Galindo was honorably discharged Feb. 1, 1946. Soon after, in November of 1946, he married Pauline Santos. They met in Elgin, Texas, through mutual friends. When he first met her before the war, she was only 12 years old. After the conflict, he says he didn't recognize her – she was a young woman. They’ve been married for more than 50 years.
Although he was trained as a welder, he found no demand for those skills back home after the war ended. As a result, he started working as a tailor, making 35 cents an hour.
In 1948, with the support of his wife and the help of a bank loan, Galindo opened Galindo the Tailor in downtown Austin. For 20 years, he made uniforms for the University of Texas at Austin cheerleaders. He sewed for many well-known people, including Lyndon B. Johnson when LBJ served in Congress.

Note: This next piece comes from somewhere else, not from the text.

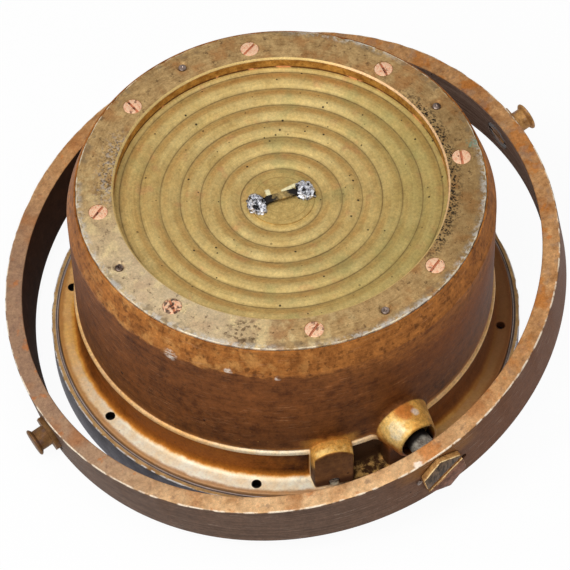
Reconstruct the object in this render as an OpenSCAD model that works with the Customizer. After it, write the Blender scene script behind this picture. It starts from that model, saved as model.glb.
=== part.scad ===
// Gimballed liquid compass, lying on its bezel with the underside of the bowl up.
// Origin: on the resting surface under the bowl's axis. +X: trunnion axis. +Y: pivot axis, rear.

/* [Bowl] */
// Outer radius of the bowl's wall
wall_r = 102.6; // [98:0.1:108]
// Thickness of the bowl's wall
wall_t = 4.6; // [4:0.1:6]
// Height of the wall from the flange to the shoulder
wall_h = 82.7; // [76:0.1:90]
// Height of the slanted shoulder
shoulder_h = 12.1; // [10:0.1:15]
// How far the shoulder leans in towards the rim
shoulder_in = 4.2; // [3:0.1:6]
// Width of the lip that the rim keeps round the clamp ring
rim_lip = 0.8; // [0.6:0.1:2]
// Thickness of the inner ledge under the diaphragm
ledge_t = 8.1; // [7:0.1:10]
// How far the flange reaches beyond the wall
flange_out = 10.2; // [9.5:0.1:13]
// Thickness of the flange
flange_t = 8.1; // [7:0.1:10]
// Radius of the hollow cove between wall and flange
cove_r = 5; // [3:0.1:6]
// Depth of the neck under the bead
neck_in = 1.4; // [0.8:0.1:1.8]
// Height of the bead above the flange
bead_up = 20; // [14:0.1:28]
// Height of the bead itself
bead_h = 3.4; // [2.4:0.1:5]
// How far the bead stands out of the wall
bead_out = 1.2; // [0.6:0.1:1.6]

/* [Clamp ring] */
// Width of the clamp ring
clamp_w = 18; // [16.5:0.1:22]
// Thickness of the clamp ring
clamp_t = 6.5; // [5:0.1:8]
// How far the clamp ring stands above the rim's lip
clamp_proud = 0.8; // [0.2:0.1:2]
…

Galindo successfully ran his business until he retired in 1991.
After retirement, he spent a lot of time working on his magic tricks, something his father had enjoyed when he was alive.
"He would giggle and laugh and just looked like he had so much enjoyment out of it," Galindo said.
Galindo has worked as a semi-professional magician and has received many trophies for his magic. He has traveled to conferences throughout the world, and has received much recognition, including being placed on the 1991 cover of magicians’ periodical, The International Conjurors' Magazine.
"So I've had my life, a good life. I prayed to God that if he would give me life and good health, I would do the rest. And now I feel strong; I don't feel sick; I don't drink any kind of tablets," Galindo said. "Right now, I'm 79 and a half years old and I feel wonderful.”
Mr. Galindo was interviewed in Austin, Texas, on September 27, 2000, by Martamaria McGonagle.